Il presidente del Consiglio sottolinea che però, per farlo, il Paese deve cambiare. Anche grazie alle riforme. E al taglio delle tasse: "Nel 2015 ridurremo la pressione fiscale con una manovra di riduzione delle spese"

renzi, scherma
agenzia

"Dalla recessione non siamo mai usciti tecnicamente": a dirlo è il presidente del Consiglio Matteo Renzi parlando dei dati del Pil negli ultimi anni. Il premier sottolinea però che "alcuni dati dicono che persino paesi come la Germania che hanno dati molto meglio dei nostri iniziano a dare segnali non belli". In ogni caso, "con buona pace di gufi e sciacalli l'Italia non è finita e può continuare ad essere un punto di riferimento".

Il Paese ce la può fare, spiega Renzi a In Onda su La7, perché "siamo la seconda manifattura d'Europa, c'è domanda d'Italia nel mondo. C'è spazio, ma l'Italia deve cambiare". E sottolinea che "la recessione tecnica dipende dal segno meno consecutivo negli ultimi due trimestri. Ma negli ultimi anni l'Italia ha il segno meno per 11 volte, tranne una pausa. Dalla recessione non siamo mai usciti". Ad ogni modo, "l'Italia ha delle condizioni economiche per le quali è molto più forte delle paure di chi o teme un default o un fallimento. L'ipotesi che arrivino lettere da Bruxelles non esiste".

Comunque, per stare sotto il 3% di rapporto deficit/Pil "anche con una crescita non esaltante, a noi servono 16 miliardi di spending review per il 2015". E ribadisce che "le scelte sono della politica, noi non abbiamo un soggetto tecnico esterno che decide in autonomia".

Anche per questo il presidente del Consiglio dice di essere "assolutamente d'accordo con Draghi", il quale "ha detto una cosa sacrosanta: dobbiamo rimettere in ordine l'Italia per farla diventare più competitiva. E le parole di Draghi sono la migliore risposta ai critici del Senato, che è una delle riforme che stiamo facendo".

E proprio sulla riforma del Senato spiega come "oggi si è finito di votare gli emendamenti. Scommettevano che non ce l'avremmo fatta, ora io dico grazie ai senatori che hanno sopportato gli insulti e hanno portato a casa il voto di 7.000 emendamenti alcuni dei quali ostruzionistici".

Si tratta, rimarca il premier, di una riforma che non è "del Pd o di una parte" ma è importante perché dimostra "che la politica per una volta non chiede sacrifici alla gente ma a se stessa. Gli 80 euro sono il simbolo che per la prima volta non abbiamo chiesto ma dato ai cittadini, e i politici a loro volta per la prima volta iniziano a tagliare loro stessi".

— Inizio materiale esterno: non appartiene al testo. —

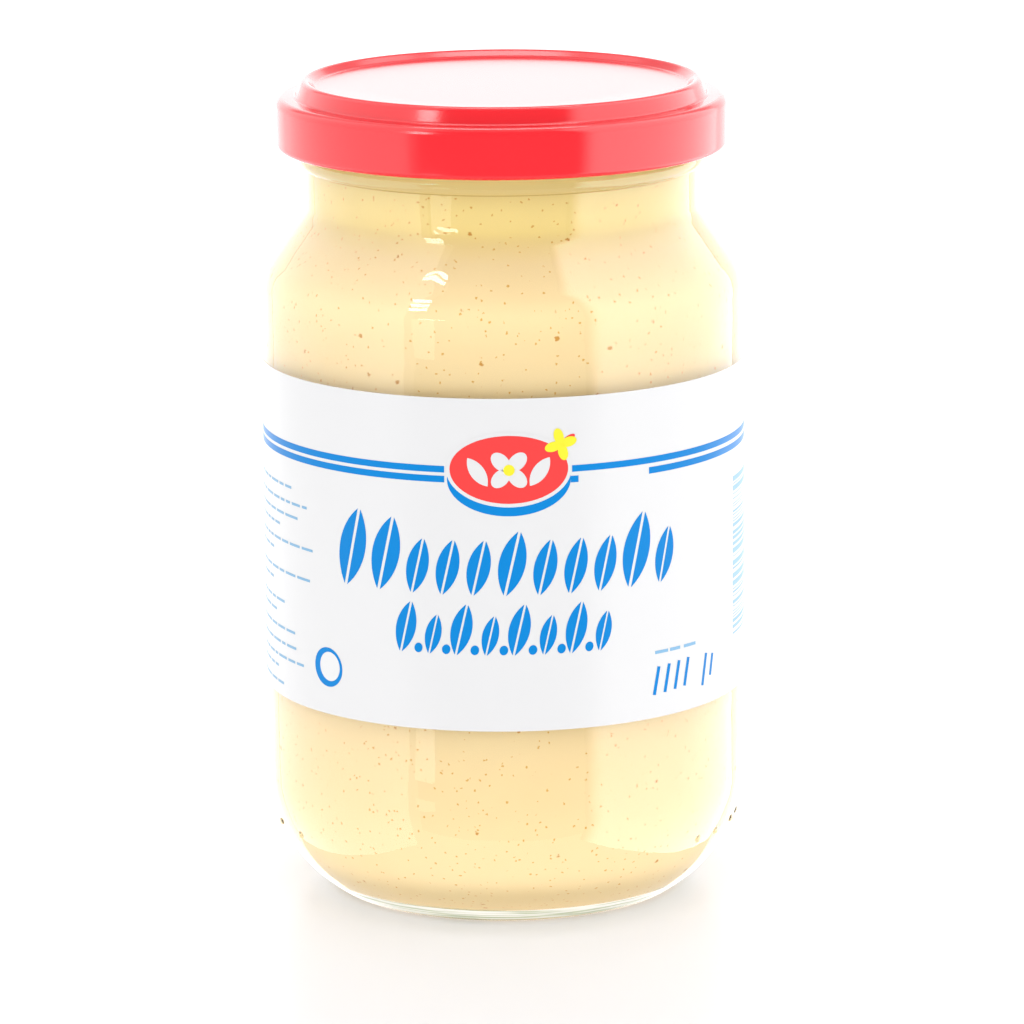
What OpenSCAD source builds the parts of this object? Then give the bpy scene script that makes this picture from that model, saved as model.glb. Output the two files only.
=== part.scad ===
// Mustard jar: round glass jar with a filled body, a paper wrap label and a pressed metal lid.
// Millimetres. Z is up, Z = 0 is the plane the jar stands on, the jar's axis is X = Y = 0.

/* [Overall] */
// Height of the glass, from the standing plane to the rim
jar_height = 124.45; // [104:0.05:150]
// Outside diameter of the straight body
body_diameter = 74; // [66:0.5:90]

/* [Glass body] */
// Thickness of the side wall
wall = 2.7; // [2.2:0.1:3.2]
// Height of the inside floor above the standing plane
floor_height = 5.5; // [4:0.1:8]
// Radius of the large curve from the body down to the foot
heel_radius = 21; // [18.6:0.1:24]
// Height at which the heel curve meets the straight body
heel_height = 18; // [15:0.1:18.8]
// Radius of the small bearing ring the jar stands on
foot_radius = 1.2; // [0.8:0.1:2]
// Radius of the inside corner between floor and wall
inner_heel_radius = 13; // [8:0.5:16]
// Width of the flat that the bearing ring stands on
foot_flat = 0.8; // [0.5:0.1:1.1]
// Rise of the hollow under the base, above the bearing ring
push_up = 1.4; // [0.6:0.1:2]

/* [Glass shoulder and neck] */
// Radius of the curve from the body into the shoulder
shoulder_radius = 8.5; // [5:0.5:12]
// Angle of the shoulder cone from the vertical
shoulder_angle = 36; // [30:1:44]
// Radius of the hollow curve from the shoulder into the neck
neck_curve_radius = 3; // [1.5:0.5:5]
// Outside diameter of the neck
neck_diameter = 60.2; // [56:0.1:61]
// Distance from the rim down to where the neck starts
neck_depth = 17.8; // [15:0.1:22]
// Outside diameter over the bead below the lid
bead_diameter = 62.2; // [61.2:0.1:64]
// Radius of the bead's round section
bead_radius = 1.5; // [1.1:0.1:2]
// Distance from the rim down to the middle of the bead
bead_depth = 10.65; // [10:0.05:13]
// Outside diameter of the glass inside the lid
finish_diameter = 60.6; // [59.4:0.1:60.8]

/* [Mustard] */
// Free height between the mustard and the rim
headspace = 7.45; // [3:0.05:9]

/* [Label] */
// Height of the label's lower edge above the standing plane
label_bottom = 32.5; // [20:0.5:36]
// Height of the label
label_height = 50.8; // [20:0.1:54]
// Thickness of the paper
label_thickness = 0.12; // [0.08:0.01:0.2]
// Width of the glued lap where the label's ends meet
label_lap = 9; // [5:0.5:15]

/* [Lid] */
// Outside diameter of the lid's skirt
lid_diameter = 69; // [67.6:0.1:72]
// Height of the lid, from the rolled edge to the top of its ring
lid_height = 10.35; // [9.6:0.05:11.4]
// Thickness of the sheet
sheet = 0.3; // [0.2:0.05:0.35]
// Radius of the rounded shoulder at the top of the skirt
lid_shoulder_radius = 1.3; // [0.8:0.1:1.8]
// Depth of the ledge below the top of the ring
ledge_drop = 2.5; // [2:0.1:3]
// Diameter along the top of the raised ring
ring_diameter = 59.8; // [58.8:0.1:60.2]
// Radius of the raised ring's round top
ring_radius = 0.9; // [0.7:0.05:1]
// Depth of the flat centre panel below the top of the ring
panel_drop = 1; // [0.8:0.05:1.2]
// Radius of the rolled lower edge
curl_radius = 0.95; // [0.7:0.05:1.2]

/* [Mould marks] */
// Radius of the raised dots near the foot
dot_radius = 0.8; // [0.5:0.1:1]
// How far a dot stands out of the glass
dot_proud = 0.35; // [0.2:0.05:0.45]
// Height of the dots above the standing plane
dot_height = 11; // [9:0.5:14]

/* [Hidden] */
$fn = 180;
e = 0.01;
body_r = body_diameter / 2;
neck_r = neck_diameter / 2;
bead_r = bead_diameter / 2;
finish_r = finish_diameter / 2;
rim_z = jar_height;
bead_z = rim_z - bead_depth;
neck_z = rim_z - neck_depth;
fill_z = rim_z - headspace;
// Heel: the centre of the large arc, the centre of the bearing ring, and the point where they meet.
heel_x = body_r - heel_radius;
foot_z = sqrt(pow(foot_radius, 2) - pow(foot_flat / 2, 2));
foot_x = heel_x + sqrt(pow(heel_radius - foot_radius, 2) - pow(heel_height - foot_z, 2));
heel_end = [heel_x + (foot_x - heel_x) * heel_radius / (heel_radius - foot_radius),
            heel_height - (heel_height - foot_z) * heel_radius / (heel_radius - foot_radius)];
under_z = foot_radius * 0.5;
under_r = foot_x - foot_radius * 0.6;
dome_r = (under_r * under_r + push_up * push_up) / (2 * push_up);
// Shoulder: a convex arc, a straight cone and a hollow arc that ends in the neck.
cone_r0 = body_r - shoulder_radius + shoulder_radius * cos(shoulder_angle);
cone_r1 = neck_r + neck_curve_radius - neck_curve_radius * cos(shoulder_angle);
cone_len = (cone_r0 - cone_r1) / sin(shoulder_angle);
cone_z1 = neck_z - neck_curve_radius * sin(shoulder_angle);
cone_z0 = cone_z1 - cone_len * cos(shoulder_angle);
shoulder_z = cone_z0 - shoulder_radius * sin(shoulder_angle);
label_top = min(label_bottom + label_height, shoulder_z - 1);
label_r = body_r + label_thickness;
// Lid.
lid_r = lid_diameter / 2;
ring_r = ring_diameter / 2;
panel_z = rim_z + sheet;
ring_z = panel_z + panel_drop;
ring_c = ring_z - ring_radius;
ledge_z = ring_z - ledge_drop;
curl_z = ring_z - lid_height + curl_radius;
curl_x = lid_r - curl_radius;

// A slice of a disc from angle a0 to angle a1, with a true arc as its edge.
module slice(x, z, r, a0, a1) {
    intersection() {
        translate([x, z]) circle(r);
        polygon([[x, z],
                 [x + 3 * r * cos(a0), z + 3 * r * sin(a0)],
                 [x + 3 * r * cos((a0 + a1) / 2), z + 3 * r * sin((a0 + a1) / 2)],
                 [x + 3 * r * cos(a1), z + 3 * r * sin(a1)]]);
    }
}

module box2(x0, z0, x1, z1) {
    translate([x0, z0]) square([x1 - x0, z1 - z0]);
}

// The shoulder and neck in half section, set in from the outside by d.
module shoulder_section(d, top) {
    r = shoulder_radius - d;
    q = neck_curve_radius + d;
    c = shoulder_angle;
    cx = body_r - shoulder_radius;
    nx = neck_r + neck_curve_radius;
    slice(cx, shoulder_z, r, -2, c + 5);
    difference() {
        polygon([[0, shoulder_z], [cx, shoulder_z],
                 [cx + r * cos(c), shoulder_z + r * sin(c)],
                 [nx - q * cos(c), neck_z - q * sin(c)],
                 [nx, neck_z], [0, neck_z]]);
        translate([nx, neck_z]) circle(q);
    }
    box2(0, neck_z - e, neck_r - d, top);
}

module outside_section() {
    heel_a = atan2(heel_end[1] - heel_height, heel_end[0] - heel_x);
    slice(heel_x, heel_height, heel_radius, heel_a, 0);
    intersection() {
        translate([foot_x, foot_z]) circle(foot_radius);
        box2(0, 0, body_r, heel_height);
    }
    polygon([[0, under_z], [foot_x, under_z], heel_end, [heel_x + heel_radius / 2, heel_height], [0, heel_height]]);
    box2(0, heel_height, body_r, shoulder_z);
    shoulder_section(0, bead_z);
    intersection() {
        translate([bead_r - bead_radius, bead_z]) circle(bead_radius);
        box2(0, bead_z - 2 * bead_radius, body_r, rim_z);
    }
    box2(0, bead_z - e, finish_r, rim_z - 0.8);
    box2(0, rim_z - 1.6, finish_r - 0.8, rim_z);
    translate([finish_r - 0.8, rim_z - 0.8]) circle(0.8);
}

module inside_section(top) {
    r = inner_heel_radius;
    x = body_r - wall - r;
    box2(0, floor_height, x, floor_height + r);
    slice(x, floor_height + r, r, -90, 0);
    box2(0, floor_height + r, body_r - wall, shoulder_z);
    shoulder_section(wall, top);
}

// Each ball lies with its poles level, so that it fuses cleanly with the heel.
module dots() {
    k = asin((dot_height - heel_height) / heel_radius);
    rr = heel_radius - dot_radius + dot_proud;
    for (a = [-76, -62, 55, 64, 76, 84])
        rotate([0, 0, a - 90])
            translate([heel_x + rr * cos(k), 0, heel_height + rr * sin(k)])
                rotate([90, 0, 0]) sphere(dot_radius);
}

module glass() {
    color([0.93, 0.97, 0.94, 0.35]) {
        difference() {
            union() {
                rotate_extrude() outside_section();
                dots();
            }
            rotate_extrude() inside_section(rim_z + 1);
            rotate_extrude() intersection() {
                translate([0, under_z + push_up - dome_r]) circle(dome_r);
                box2(0, -1, under_r, push_up + 2);
            }
        }
    }
}

module mustard() {
    color([0.93, 0.78, 0.42]) rotate_extrude() inside_section(fill_z);
}

module lid_section(d) {
    s = ring_radius - d;
    lo = 20;
    hi = 130;
    r0 = ring_r + s * cos(lo);
    z0 = ring_c + s * sin(lo);
    r1 = ring_r + s * cos(hi);
    z1 = ring_c + s * sin(hi);
    pz = panel_z - d;
    lz = ledge_z - d;
    box2(0, curl_z, lid_r - d, ledge_z - lid_shoulder_radius);
    translate([lid_r - lid_shoulder_radius, ledge_z - lid_shoulder_radius])
        circle(lid_shoulder_radius - d);
    box2(0, curl_z, lid_r - lid_shoulder_radius, lz);
    translate([ring_r, ring_c]) circle(s);
    polygon([[0, lz - e], [r0 + (z0 - lz) / tan(70), lz - e], [r0 + (z0 - lz) / tan(70), lz], [r0, z0],
             [ring_r, ring_c], [r1, z1], [r1 - (z1 - pz) / tan(40), pz], [0, pz]]);
}

module lid() {
    color([0.78, 0.02, 0.04]) rotate_extrude() {
        difference() {
            lid_section(0);
            difference() {
                lid_section(sheet);
                box2(0, curl_z - 1, lid_r + 1, curl_z - e);
            }
            box2(-1, curl_z - 1, lid_r - sheet, curl_z + e);
        }
        difference() {
            translate([curl_x, curl_z]) circle(curl_radius);
            translate([curl_x, curl_z]) circle(curl_radius - sheet);
            box2(curl_x - 2 * curl_radius, curl_z + curl_radius * 0.35, lid_r - sheet, curl_z + 2 * curl_radius);
        }
    }
}

module label() {
    lap_a = label_lap / label_r * 180 / PI;
    color([0.96, 0.97, 0.98]) union() {
        rotate_extrude() box2(body_r, label_bottom, label_r, label_top);
        rotate([0, 0, 90]) rotate_extrude(angle = lap_a)
            box2(label_r - label_thickness / 2, label_bottom, label_r + label_thickness, label_top);
    }
}

glass();
mustard();
lid();
label();
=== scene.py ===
import math
import random

import bpy
from mathutils import Matrix, Vector


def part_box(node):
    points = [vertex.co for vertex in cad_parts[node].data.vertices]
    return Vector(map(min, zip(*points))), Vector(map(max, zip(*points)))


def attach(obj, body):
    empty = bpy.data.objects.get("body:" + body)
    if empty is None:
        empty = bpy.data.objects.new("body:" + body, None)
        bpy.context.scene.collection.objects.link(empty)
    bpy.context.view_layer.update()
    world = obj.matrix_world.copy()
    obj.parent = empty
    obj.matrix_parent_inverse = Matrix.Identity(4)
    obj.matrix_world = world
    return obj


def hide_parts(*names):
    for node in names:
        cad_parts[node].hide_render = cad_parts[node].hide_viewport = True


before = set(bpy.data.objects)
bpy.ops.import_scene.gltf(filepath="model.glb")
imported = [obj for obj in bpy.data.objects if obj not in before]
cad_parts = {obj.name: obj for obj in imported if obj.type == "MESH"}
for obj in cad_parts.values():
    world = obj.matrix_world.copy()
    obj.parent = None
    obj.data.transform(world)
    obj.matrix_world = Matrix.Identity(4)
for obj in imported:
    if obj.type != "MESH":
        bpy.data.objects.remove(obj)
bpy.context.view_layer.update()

# ---------------------------------------------------------------- glass jar
# A blown and pressed jar of clear glass: a thick floor with a hollow underneath, a large heel
# curve, a straight body, a sloping shoulder, a short neck and a bead below the lid. Six small
# mould dots stand out near the foot. Sizes are in millimetres and turned into metres here.
MM = 0.001
glass_low, glass_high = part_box("glass")
rim_z = glass_high[2] / MM
body_r = (glass_high[0] - glass_low[0]) / 2 / MM
wall = 2.7
floor_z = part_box("mustard")[0][2] / MM
heel_r, heel_z = 21.0, 18.0
foot_r, foot_flat = 1.2, 0.8
under_z, push_up = 0.6, 1.4
inner_heel_r = 13.0
shoulder_r, shoulder_deg = 8.5, 36.0
neck_r, neck_curve, neck_z = 30.1, 3.0, rim_z - 17.8
bead_r, bead_round, bead_z = 31.1, 1.5, rim_z - 10.65
finish_r, rim_round = 30.3, 0.8


def arc(x, z, r, start, end, parts):
    """Points along a round stretch of an outline, from one angle to another in degrees."""
    turn = [math.radians(start + (end - start) * k / parts) for k in range(parts + 1)]
    return [(x + r * math.cos(a), z + r * math.sin(a)) for a in turn]


def turned(name, outline, steps):
    """Draws an outline by extruding one point along it, then spins it round the jar's axis."""
    bpy.ops.object.select_all(action="DESELECT")
    bpy.ops.mesh.primitive_plane_add(size=MM)
    piece = bpy.context.object
    piece.name = name
    bpy.ops.object.mode_set(mode="EDIT")
    bpy.ops.mesh.select_all(action="SELECT")
    bpy.ops.mesh.merge(type="CENTER")
    x, z = outline[0]
    bpy.ops.transform.translate(value=(x * MM, 0, z * MM))
    for a, b in zip(outline, outline[1:]):
        step = ((b[0] - a[0]) * MM, 0, (b[1] - a[1]) * MM)
        bpy.ops.mesh.extrude_region_move(TRANSFORM_OT_translate={"value": step})
    bpy.ops.mesh.select_all(action="SELECT")
    bpy.ops.mesh.spin(steps=steps, angle=math.tau, center=(0, 0, 0), axis=(0, 0, 1))
    bpy.ops.mesh.select_all(action="SELECT")
    bpy.ops.mesh.remove_doubles(threshold=0.002 * MM)
    bpy.ops.mesh.normals_make_consistent(inside=False)
    bpy.ops.object.mode_set(mode="OBJECT")
    bpy.ops.object.shade_smooth_by_angle(angle=math.radians(35))
    return piece


def shoulder(d):
    """The outline from the straight body over the shoulder into the neck, set in by d."""
    c = math.radians(shoulder_deg)
    cx, nx = body_r - shoulder_r, neck_r + neck_curve
    run = (cx + shoulder_r * math.cos(c) - (nx - neck_curve * math.cos(c))) / math.sin(c)
    z = neck_z - neck_curve * math.sin(c) - run * math.cos(c) - shoulder_r * math.sin(c)
    low = arc(cx, z, shoulder_r - d, 0, shoulder_deg, 12)
    high = arc(nx, neck_z, neck_curve + d, 180 + shoulder_deg, 180, 8)
    return low + high


def bore(d):
    """The inside of the jar from the middle of its floor to the neck, grown by d."""
    r = inner_heel_r + d
    x = body_r - wall - inner_heel_r
    return ([(0, floor_z - d)] + arc(x, floor_z + inner_heel_r, r, -90, 0, 20)
            + shoulder(wall - d))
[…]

E a proposito di tagli, annuncia che "nel 2015 riduciamo ulteriormente la pressione fiscale: se nel 2014 abbiamo dato 80 euro da maggio, abbiamo fatto 8/12 mentre il prossimo anno ridaremo tra i 10 e gli 11 miliardi. Ci sarà una manovra di taglio alla spesa" iniziata già con la riduzione alle auto blu, il tetto agli stipendi dei manager, l'intervento sui quarantamila centri di spesa. "Ma si è fatto abbastanza? No".